Checklist: preventing MySQL InnoDB lock storms
- Identify and eliminate hot-row updates and “global counters.”
- Ensure critical WHERE clauses are indexed to avoid broad locking and scans.
- Keep transactions short; avoid large batches that hold locks for long periods.
- Watch redo log waits and flushing behavior under sustained writes.
- Validate replication lag behavior during load tests; don’t discover it in production.
FAQ
1) Is PostgreSQL “worse” at high concurrency because it uses processes?
No. It’s worse at careless connection patterns. With pooling and sane session counts, Postgres handles high transactional concurrency extremely well. Without pooling, you’re paying OS overhead unnecessarily.
2) Is MySQL “better” because it’s faster?
Sometimes it’s faster for simple OLTP patterns and can be very efficient.

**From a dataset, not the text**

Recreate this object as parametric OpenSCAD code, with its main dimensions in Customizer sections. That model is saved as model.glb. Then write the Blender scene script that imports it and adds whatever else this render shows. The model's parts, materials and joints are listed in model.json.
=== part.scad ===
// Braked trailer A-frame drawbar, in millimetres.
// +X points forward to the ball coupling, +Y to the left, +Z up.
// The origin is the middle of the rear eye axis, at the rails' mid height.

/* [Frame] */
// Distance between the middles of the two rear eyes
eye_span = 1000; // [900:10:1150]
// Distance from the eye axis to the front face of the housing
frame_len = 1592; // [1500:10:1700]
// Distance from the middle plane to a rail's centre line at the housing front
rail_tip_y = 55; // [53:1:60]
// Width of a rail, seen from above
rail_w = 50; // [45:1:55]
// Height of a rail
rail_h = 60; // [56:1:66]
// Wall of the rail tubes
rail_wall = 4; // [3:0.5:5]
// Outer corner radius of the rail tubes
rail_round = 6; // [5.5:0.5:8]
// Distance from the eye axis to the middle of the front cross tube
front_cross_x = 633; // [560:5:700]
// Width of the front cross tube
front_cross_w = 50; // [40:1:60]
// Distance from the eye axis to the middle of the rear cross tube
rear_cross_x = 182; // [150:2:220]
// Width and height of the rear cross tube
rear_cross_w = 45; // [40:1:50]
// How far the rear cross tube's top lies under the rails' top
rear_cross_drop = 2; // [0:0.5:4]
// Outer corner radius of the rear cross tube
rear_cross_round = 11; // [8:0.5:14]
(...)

But “faster” collapses under lock contention and write amplification. Under hot-row updates, MySQL will punish you quickly and loudly.
3) Which one hits the wall first at 10,000 connections?

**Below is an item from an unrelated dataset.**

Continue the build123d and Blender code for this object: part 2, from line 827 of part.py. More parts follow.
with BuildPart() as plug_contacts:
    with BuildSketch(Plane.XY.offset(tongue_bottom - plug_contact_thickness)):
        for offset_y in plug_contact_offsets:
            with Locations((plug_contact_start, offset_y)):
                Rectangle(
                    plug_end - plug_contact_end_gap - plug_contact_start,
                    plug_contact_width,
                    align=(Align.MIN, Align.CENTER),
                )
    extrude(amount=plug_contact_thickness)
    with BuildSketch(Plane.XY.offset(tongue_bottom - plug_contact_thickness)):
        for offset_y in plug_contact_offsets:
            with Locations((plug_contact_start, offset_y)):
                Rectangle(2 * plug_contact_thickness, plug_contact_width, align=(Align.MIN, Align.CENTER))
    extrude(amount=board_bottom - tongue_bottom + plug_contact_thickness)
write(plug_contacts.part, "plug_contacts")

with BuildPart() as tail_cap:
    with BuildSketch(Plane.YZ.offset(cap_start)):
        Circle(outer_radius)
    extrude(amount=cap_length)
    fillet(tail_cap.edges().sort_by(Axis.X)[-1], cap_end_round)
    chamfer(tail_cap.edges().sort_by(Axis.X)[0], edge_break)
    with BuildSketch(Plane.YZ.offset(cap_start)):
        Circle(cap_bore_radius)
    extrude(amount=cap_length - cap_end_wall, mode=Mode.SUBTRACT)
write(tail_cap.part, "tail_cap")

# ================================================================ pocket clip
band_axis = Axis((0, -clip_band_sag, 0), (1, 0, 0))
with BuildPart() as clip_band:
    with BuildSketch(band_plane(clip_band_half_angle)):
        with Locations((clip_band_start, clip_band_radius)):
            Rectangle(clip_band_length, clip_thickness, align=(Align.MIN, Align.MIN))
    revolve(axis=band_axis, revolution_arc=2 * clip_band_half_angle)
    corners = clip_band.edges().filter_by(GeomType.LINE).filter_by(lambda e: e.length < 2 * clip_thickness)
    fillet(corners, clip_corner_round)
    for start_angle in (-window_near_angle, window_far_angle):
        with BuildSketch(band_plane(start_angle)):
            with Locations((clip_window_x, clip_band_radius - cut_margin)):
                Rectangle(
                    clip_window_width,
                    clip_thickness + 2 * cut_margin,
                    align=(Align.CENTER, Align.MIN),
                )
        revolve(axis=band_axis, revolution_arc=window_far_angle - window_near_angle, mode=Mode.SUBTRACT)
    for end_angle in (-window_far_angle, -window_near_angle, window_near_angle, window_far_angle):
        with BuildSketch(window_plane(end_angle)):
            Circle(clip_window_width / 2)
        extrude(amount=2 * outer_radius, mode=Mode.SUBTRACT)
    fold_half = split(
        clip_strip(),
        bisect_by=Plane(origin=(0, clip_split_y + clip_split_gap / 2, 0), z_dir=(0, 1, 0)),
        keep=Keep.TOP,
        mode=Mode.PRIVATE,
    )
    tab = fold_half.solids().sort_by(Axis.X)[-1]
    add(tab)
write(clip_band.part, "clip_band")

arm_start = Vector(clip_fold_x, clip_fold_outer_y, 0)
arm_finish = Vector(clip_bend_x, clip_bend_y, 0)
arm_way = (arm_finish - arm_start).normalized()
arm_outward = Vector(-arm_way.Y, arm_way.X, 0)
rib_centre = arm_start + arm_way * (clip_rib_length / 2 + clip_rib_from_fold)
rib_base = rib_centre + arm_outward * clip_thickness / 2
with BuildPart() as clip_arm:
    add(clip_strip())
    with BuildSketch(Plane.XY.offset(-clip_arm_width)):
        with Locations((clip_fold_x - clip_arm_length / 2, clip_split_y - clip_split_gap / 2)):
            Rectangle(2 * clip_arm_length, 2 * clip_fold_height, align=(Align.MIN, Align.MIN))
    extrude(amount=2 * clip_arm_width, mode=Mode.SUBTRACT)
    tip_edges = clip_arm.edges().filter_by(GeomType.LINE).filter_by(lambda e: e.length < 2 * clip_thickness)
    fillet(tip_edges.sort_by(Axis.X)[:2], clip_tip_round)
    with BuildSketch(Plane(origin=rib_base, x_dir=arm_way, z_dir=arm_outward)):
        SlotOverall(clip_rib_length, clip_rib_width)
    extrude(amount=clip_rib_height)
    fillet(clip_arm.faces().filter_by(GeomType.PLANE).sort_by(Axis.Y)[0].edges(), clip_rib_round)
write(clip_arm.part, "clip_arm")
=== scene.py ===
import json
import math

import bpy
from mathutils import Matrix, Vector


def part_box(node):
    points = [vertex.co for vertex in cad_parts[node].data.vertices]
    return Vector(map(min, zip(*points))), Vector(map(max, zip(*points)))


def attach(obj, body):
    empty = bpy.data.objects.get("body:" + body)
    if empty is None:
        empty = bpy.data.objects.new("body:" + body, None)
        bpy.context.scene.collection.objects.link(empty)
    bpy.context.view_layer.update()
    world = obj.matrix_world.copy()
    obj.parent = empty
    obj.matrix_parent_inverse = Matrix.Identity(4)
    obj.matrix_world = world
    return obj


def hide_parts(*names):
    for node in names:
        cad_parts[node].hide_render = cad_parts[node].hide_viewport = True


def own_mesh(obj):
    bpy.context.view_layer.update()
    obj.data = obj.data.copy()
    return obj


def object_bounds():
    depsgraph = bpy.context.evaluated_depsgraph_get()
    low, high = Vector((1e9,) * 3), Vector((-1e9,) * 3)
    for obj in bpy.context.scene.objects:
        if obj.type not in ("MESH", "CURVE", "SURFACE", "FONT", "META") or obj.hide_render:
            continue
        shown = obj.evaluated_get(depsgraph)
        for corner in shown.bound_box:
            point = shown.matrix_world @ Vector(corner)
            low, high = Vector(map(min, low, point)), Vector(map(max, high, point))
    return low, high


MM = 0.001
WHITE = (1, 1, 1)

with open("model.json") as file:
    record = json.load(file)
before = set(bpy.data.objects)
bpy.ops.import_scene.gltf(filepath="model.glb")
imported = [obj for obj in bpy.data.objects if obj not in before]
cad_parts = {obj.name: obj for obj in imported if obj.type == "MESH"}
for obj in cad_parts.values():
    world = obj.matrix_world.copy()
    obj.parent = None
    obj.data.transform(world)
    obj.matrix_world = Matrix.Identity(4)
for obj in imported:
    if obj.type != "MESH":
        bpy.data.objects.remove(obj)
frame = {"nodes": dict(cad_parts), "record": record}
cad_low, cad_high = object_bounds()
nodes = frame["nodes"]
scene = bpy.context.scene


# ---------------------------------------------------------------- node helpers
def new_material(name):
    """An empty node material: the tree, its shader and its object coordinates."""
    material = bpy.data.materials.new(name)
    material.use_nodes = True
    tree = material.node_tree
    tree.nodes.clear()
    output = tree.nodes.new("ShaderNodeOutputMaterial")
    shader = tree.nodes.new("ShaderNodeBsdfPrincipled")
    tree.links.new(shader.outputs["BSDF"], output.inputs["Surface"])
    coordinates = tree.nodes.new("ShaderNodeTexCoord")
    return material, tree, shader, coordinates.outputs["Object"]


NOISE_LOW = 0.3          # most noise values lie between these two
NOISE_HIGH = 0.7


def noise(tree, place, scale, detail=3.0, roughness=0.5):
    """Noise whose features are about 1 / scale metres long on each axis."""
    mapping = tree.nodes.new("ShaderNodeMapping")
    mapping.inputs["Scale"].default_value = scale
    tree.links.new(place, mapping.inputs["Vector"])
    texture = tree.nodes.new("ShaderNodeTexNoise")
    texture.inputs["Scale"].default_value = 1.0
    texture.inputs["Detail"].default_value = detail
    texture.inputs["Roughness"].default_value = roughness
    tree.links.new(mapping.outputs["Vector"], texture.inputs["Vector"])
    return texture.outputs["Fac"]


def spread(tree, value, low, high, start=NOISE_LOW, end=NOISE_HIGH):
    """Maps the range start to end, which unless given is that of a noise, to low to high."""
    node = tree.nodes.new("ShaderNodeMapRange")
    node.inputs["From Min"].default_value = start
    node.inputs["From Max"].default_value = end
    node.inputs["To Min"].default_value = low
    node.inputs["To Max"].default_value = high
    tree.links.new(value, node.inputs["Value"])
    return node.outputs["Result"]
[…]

Without pooling: usually Postgres will complain sooner due to per-connection process overhead. With pooling: both can survive, and the wall moves to locks, I/O, or query design.

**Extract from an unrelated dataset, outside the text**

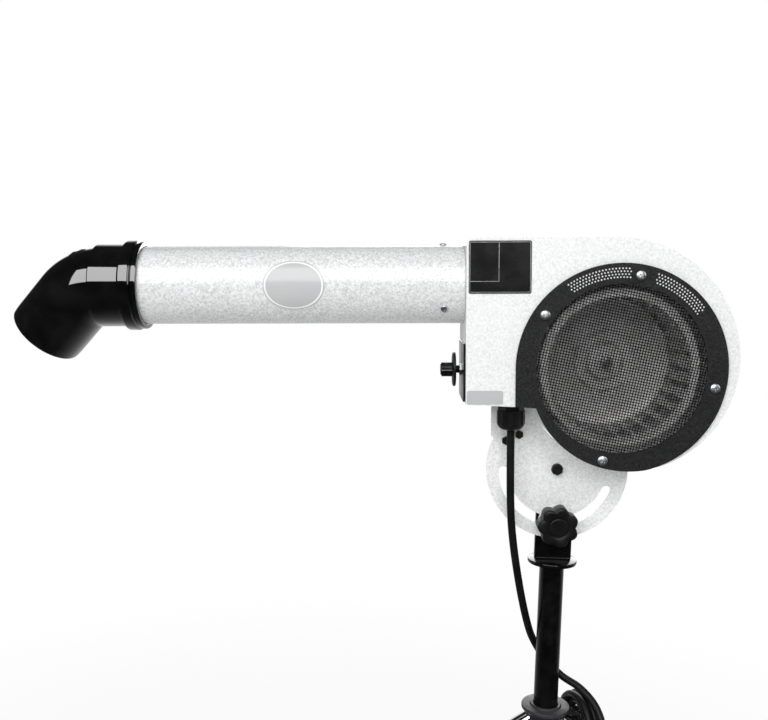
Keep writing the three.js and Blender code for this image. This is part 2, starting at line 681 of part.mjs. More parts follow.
add(nozzleGroup, 'nozzle', cut(nozzleOuter,
  swept(NOZZLE_R - NOZZLE_WALL, nozzleStations(socketStop + 4, 6), 18),
  rod(TUBE_R + GAP, socketStop, 2, 'x', 36)), GLOSS_BLACK);

// A plain oval badge bent round the tube's front.
const BADGE_X = BOX_LEFT - 213.7;
const BADGE_W = 77;
const BADGE_H = 60;
const FOIL = 0.6; // thickness of the badge and the plates
const oval = new THREE.Shape().absellipse(BADGE_X, 0, BADGE_W / 2, BADGE_H / 2, 0, 2 * Math.PI, false, 0);
const badgeSkin = pipe(TUBE_R + GAP, TUBE_R + GAP + FOIL, BADGE_X - BADGE_W, BADGE_X + BADGE_W, 'x', 44);
add(headGroup, 'tube_badge', onTube(badgeSkin.intersect(plate(oval, -TUBE_R - 5, -TUBE_R / 2 + 5, 14))), GREY);

// ---------------------------------------------------------------------------
// Plates, selector and cable gland
// ---------------------------------------------------------------------------

/** A rectangle in X and Z with rounded corners. */
function roundedRect(x0, x1, z0, z1, r) {
  const shape = new THREE.Shape();
  shape.absarc(x1 - r, z1 - r, r, 0, Math.PI / 2, false);
  shape.absarc(x0 + r, z1 - r, r, Math.PI / 2, Math.PI, false);
  shape.absarc(x0 + r, z0 + r, r, Math.PI, 1.5 * Math.PI, false);
  shape.absarc(x1 - r, z0 + r, r, 1.5 * Math.PI, 2 * Math.PI, false);
  return shape;
}

const labelBack = -HALF - GAP;
const labelFront = labelBack - FOIL;
const frontLabel = (left, top, width, height) =>
  plate(roundedRect(left, left + width, top - height, top, 2), labelFront, labelBack, 1);
const RATING_W = 76.5;
const RATING_H = 64.4;
const VOLTAGE_W = 44.6;
const VOLTAGE_H = 16.8;
add(headGroup, 'rating_plate', frontLabel(BOX_LEFT + 2.7, BOX_TOP - 3.6, RATING_W, RATING_H), BLACK_PLASTIC);
add(headGroup, 'voltage_plate',
  frontLabel(BOX_LEFT + 1.2, BOX_BOTTOM + 0.7 + VOLTAGE_H, VOLTAGE_W, VOLTAGE_H), GREY);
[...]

4) Why do “simple” UPDATE statements become the top latency consumer?
Because they’re not simple under contention. A 0.1ms UPDATE run ten million times with lock waits becomes your dominant cost. Frequency plus contention beats cleverness every time.
5) Can read replicas fix high concurrency problems?
Only if you’re truly read-bound and your reads can tolerate replica lag. If you’re lock-bound or write-bound, replicas won’t fix the primary’s choke point and may add operational complexity.
6) What’s the single best practice for Postgres under high concurrency?
Use a connection pooler and enforce short transactions with timeouts. If you do that, you avoid the most common early walls and keep MVCC cleanup healthy.
7) What’s the single best practice for MySQL under high concurrency?
Eliminate hotspots and ensure indexes support your write queries. Also watch redo log waits; if durability work blocks foreground writes, you’ll see concurrency collapse.
8) Is SERIALIZABLE isolation a bad idea for concurrency?
Not inherently, but it’s expensive and can increase retries/serialization failures under contention. Use it when you need it, and design around retries deliberately. Don’t “turn it on for safety” and hope.
9) How do I know if I should scale up hardware or redesign queries?
If waits are dominated by a single lock hotspot or by bloat-induced scans, redesign first. If you’re saturating storage with steady, unavoidable writes and you’ve reduced amplification, then scale hardware.
10) What’s one metric that reliably predicts an upcoming incident?
Transaction age outliers. One long transaction can poison concurrency by blocking cleanup (Postgres) or purge (InnoDB) and by holding locks longer than expected.
Next steps (what to do Monday morning)
If you’re deciding between MySQL and PostgreSQL for a high-concurrency system, pick based on your expected failure modes and your operational discipline:
- If you can enforce pooling and transaction hygiene, PostgreSQL is a strong default with excellent observability and SQL depth.
- If your workload is straightforward OLTP with careful schema/index discipline, MySQL/InnoDB can be brutally efficient—until you introduce hotspots and pretend they’re fine.
Then do the boring setup that prevents future heroics:
- Implement connection pooling and enforce a hard DB connection cap.
- Add timeouts: query timeout, transaction timeout, and idle-in-transaction timeout (or app-side equivalents).
- Build dashboards for waits (Postgres wait events; MySQL lock/redo waits), not just CPU.
- Run a load test that includes hotspots: counters, queues, and batch jobs. If you don’t test the ugly parts, production will.
- Make a hotspot playbook: sharded counters, append-only events, queue redesign, and partitioning strategies.
One operational principle to keep: paraphrased idea
from John Allspaw: reliability comes from designing systems that expect failure and respond gracefully, not from pretending failures won’t happen.
Pick your database. Then run it like you mean it.